### Records for processing
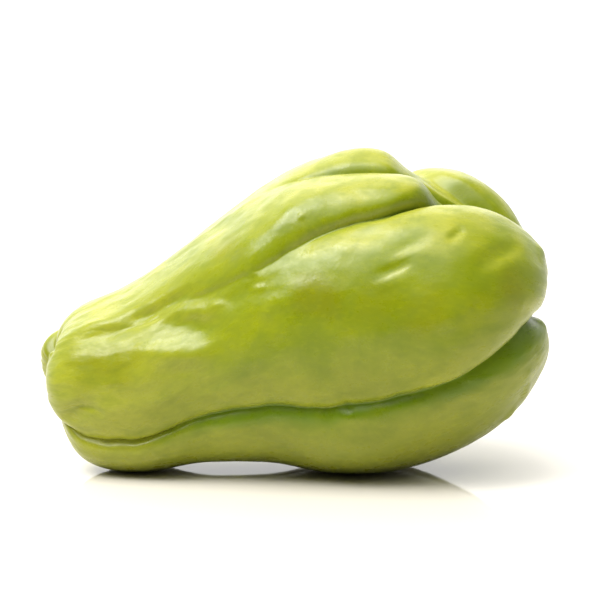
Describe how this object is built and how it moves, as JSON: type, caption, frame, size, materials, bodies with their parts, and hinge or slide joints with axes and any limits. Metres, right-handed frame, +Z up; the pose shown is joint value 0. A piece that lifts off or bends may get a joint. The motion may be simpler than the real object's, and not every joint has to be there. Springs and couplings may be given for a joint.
{
  "type": "chayote squash",
  "caption": "Whole picked chayote lying on its side: a pear-shaped pale green fruit with deep lengthwise furrows, a slit-like mouth at its broad end and a stem scar.",
  "frame": {"origin": "centre of the bounding box's bottom face, on the surface that the fruit lies on", "axes": "+X along the fruit from the stem end to the broad blossom end, +Z up, -Y towards the front, the side with one large lobe"},
  "size_m": [0.146, 0.0868, 0.0918],
  "materials": {
    "chayote_skin": "waxy, softly shining yellow-green fruit skin with fine lengthwise wrinkles and paler streaks"
  },
  "bodies": {
    "root": {"chayote_fruit": "chayote_skin"}
  },
  "joints": []
}
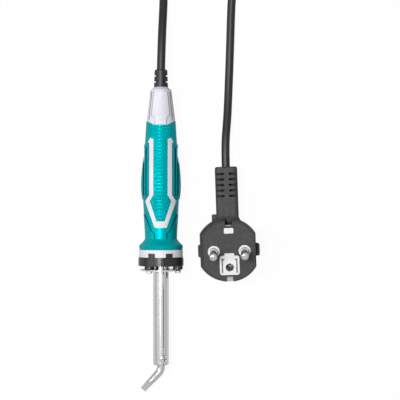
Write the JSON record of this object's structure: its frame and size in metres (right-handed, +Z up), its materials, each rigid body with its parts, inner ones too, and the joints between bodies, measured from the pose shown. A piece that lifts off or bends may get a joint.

### Work to do
Set down the material above again, word for word.

### Full answer
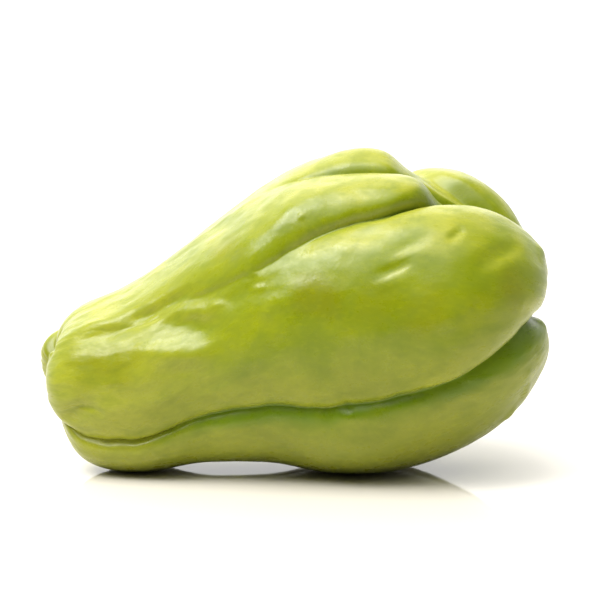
Describe how this object is built and how it moves, as JSON: type, caption, frame, size, materials, bodies with their parts, and hinge or slide joints with axes and any limits. Metres, right-handed frame, +Z up; the pose shown is joint value 0. A piece that lifts off or bends may get a joint. The motion may be simpler than the real object's, and not every joint has to be there. Springs and couplings may be given for a joint.
{
  "type": "chayote squash",
  "caption": "Whole picked chayote lying on its side: a pear-shaped pale green fruit with deep lengthwise furrows, a slit-like mouth at its broad end and a stem scar.",
  "frame": {"origin": "centre of the bounding box's bottom face, on the surface that the fruit lies on", "axes": "+X along the fruit from the stem end to the broad blossom end, +Z up, -Y towards the front, the side with one large lobe"},
  "size_m": [0.146, 0.0868, 0.0918],
  "materials": {
    "chayote_skin": "waxy, softly shining yellow-green fruit skin with fine lengthwise wrinkles and paler streaks"
  },
  "bodies": {
    "root": {"chayote_fruit": "chayote_skin"}
  },
  "joints": []
}
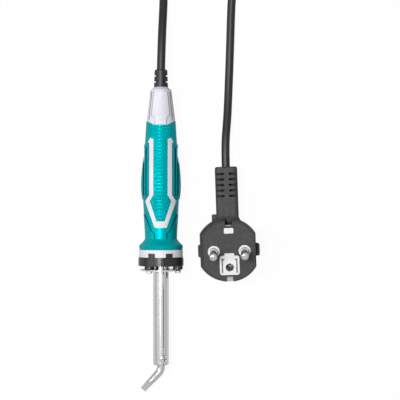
Write the JSON record of this object's structure: its frame and size in metres (right-handed, +Z up), its materials, each rigid body with its parts, inner ones too, and the joints between bodies, measured from the pose shown. A piece that lifts off or bends may get a joint.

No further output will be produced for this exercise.